DIRECTIONS:
Search the material below for the word "frame". Copy every line that has it.

INFORMATION SUPPLIED:
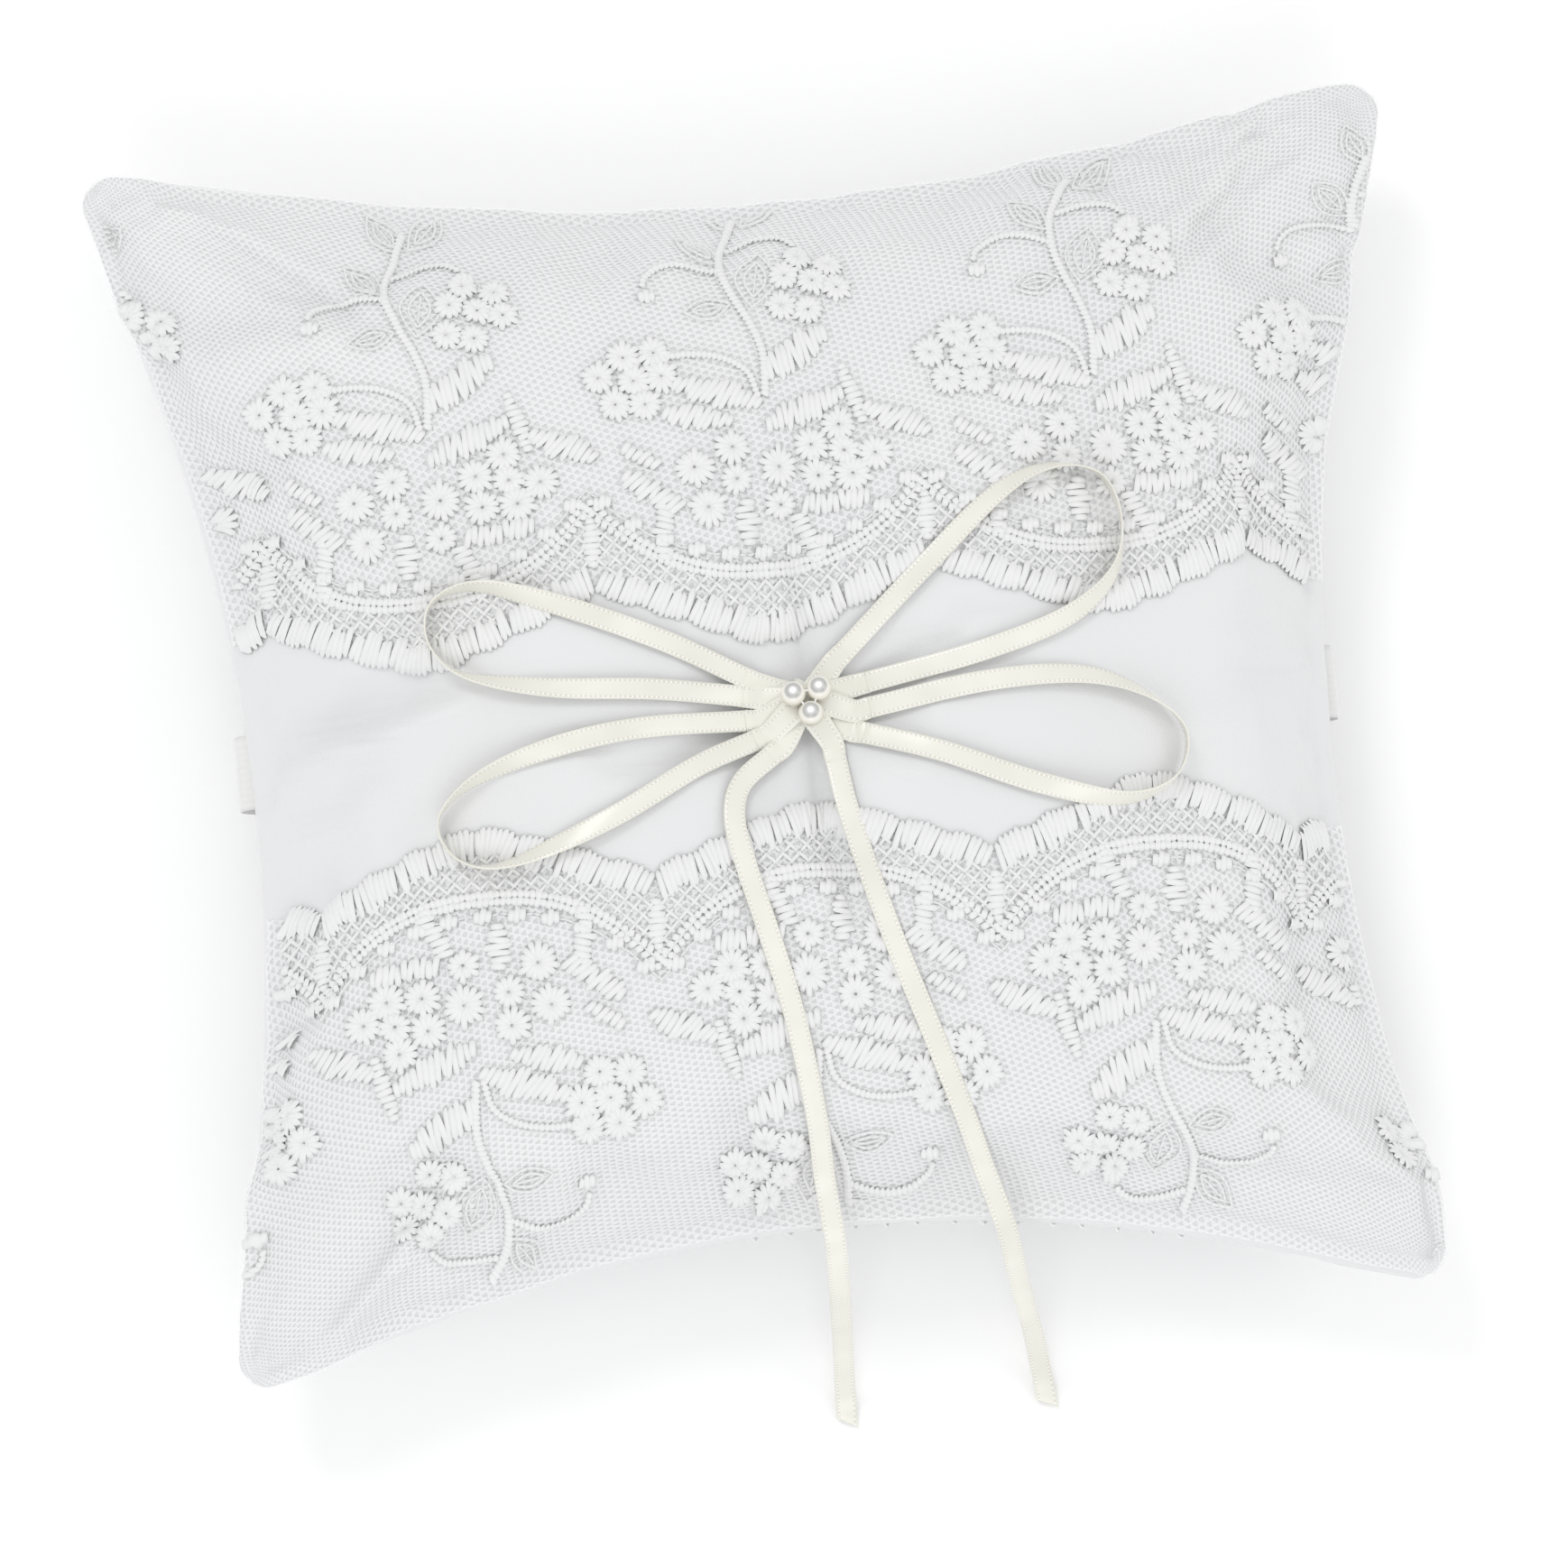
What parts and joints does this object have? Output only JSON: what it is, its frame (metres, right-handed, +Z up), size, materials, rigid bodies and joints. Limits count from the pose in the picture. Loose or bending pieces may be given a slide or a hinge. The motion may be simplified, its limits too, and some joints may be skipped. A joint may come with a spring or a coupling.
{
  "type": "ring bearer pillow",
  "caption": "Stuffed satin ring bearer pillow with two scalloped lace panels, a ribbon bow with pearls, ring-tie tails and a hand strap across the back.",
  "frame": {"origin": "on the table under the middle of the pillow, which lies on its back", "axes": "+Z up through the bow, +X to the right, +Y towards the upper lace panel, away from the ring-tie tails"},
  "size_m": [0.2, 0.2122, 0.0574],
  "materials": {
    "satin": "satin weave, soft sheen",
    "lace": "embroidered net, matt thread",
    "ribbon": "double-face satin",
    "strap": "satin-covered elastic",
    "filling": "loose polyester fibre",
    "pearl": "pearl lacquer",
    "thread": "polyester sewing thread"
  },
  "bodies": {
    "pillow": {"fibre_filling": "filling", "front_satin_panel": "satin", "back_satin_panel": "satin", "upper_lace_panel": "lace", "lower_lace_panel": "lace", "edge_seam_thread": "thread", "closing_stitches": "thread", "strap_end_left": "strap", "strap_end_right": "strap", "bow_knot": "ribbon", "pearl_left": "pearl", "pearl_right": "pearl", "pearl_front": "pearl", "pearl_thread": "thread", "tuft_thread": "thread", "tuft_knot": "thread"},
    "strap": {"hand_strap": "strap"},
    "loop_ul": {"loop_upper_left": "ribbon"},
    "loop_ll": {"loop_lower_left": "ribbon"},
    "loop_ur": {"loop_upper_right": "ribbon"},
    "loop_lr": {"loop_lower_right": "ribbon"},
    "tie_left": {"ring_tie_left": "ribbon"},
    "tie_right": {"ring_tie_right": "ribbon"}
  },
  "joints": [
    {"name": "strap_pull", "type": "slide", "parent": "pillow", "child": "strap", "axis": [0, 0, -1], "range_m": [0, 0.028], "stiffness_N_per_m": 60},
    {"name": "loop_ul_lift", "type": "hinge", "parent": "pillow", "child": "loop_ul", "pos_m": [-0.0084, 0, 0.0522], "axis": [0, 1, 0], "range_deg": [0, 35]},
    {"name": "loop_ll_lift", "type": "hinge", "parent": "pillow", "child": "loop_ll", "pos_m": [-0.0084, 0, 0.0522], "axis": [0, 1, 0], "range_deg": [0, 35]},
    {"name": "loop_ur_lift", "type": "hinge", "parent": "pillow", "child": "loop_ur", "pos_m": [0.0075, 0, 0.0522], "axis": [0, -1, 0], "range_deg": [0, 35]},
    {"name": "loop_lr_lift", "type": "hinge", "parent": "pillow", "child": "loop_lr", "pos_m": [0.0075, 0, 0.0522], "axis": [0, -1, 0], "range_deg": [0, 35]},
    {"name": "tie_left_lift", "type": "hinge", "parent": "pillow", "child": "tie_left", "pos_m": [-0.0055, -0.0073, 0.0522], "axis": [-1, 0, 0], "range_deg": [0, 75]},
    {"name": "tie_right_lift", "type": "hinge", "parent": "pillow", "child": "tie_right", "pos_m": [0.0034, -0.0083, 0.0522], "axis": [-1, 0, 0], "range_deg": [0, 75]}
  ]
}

RESULT BELOW:
What parts and joints does this object have? Output only JSON: what it is, its frame (metres, right-handed, +Z up), size, materials, rigid bodies and joints. Limits count from the pose in the picture. Loose or bending pieces may be given a slide or a hinge. The motion may be simplified, its limits too, and some joints may be skipped. A joint may come with a spring or a coupling.
  "frame": {"origin": "on the table under the middle of the pillow, which lies on its back", "axes": "+Z up through the bow, +X to the right, +Y towards the upper lace panel, away from the ring-tie tails"},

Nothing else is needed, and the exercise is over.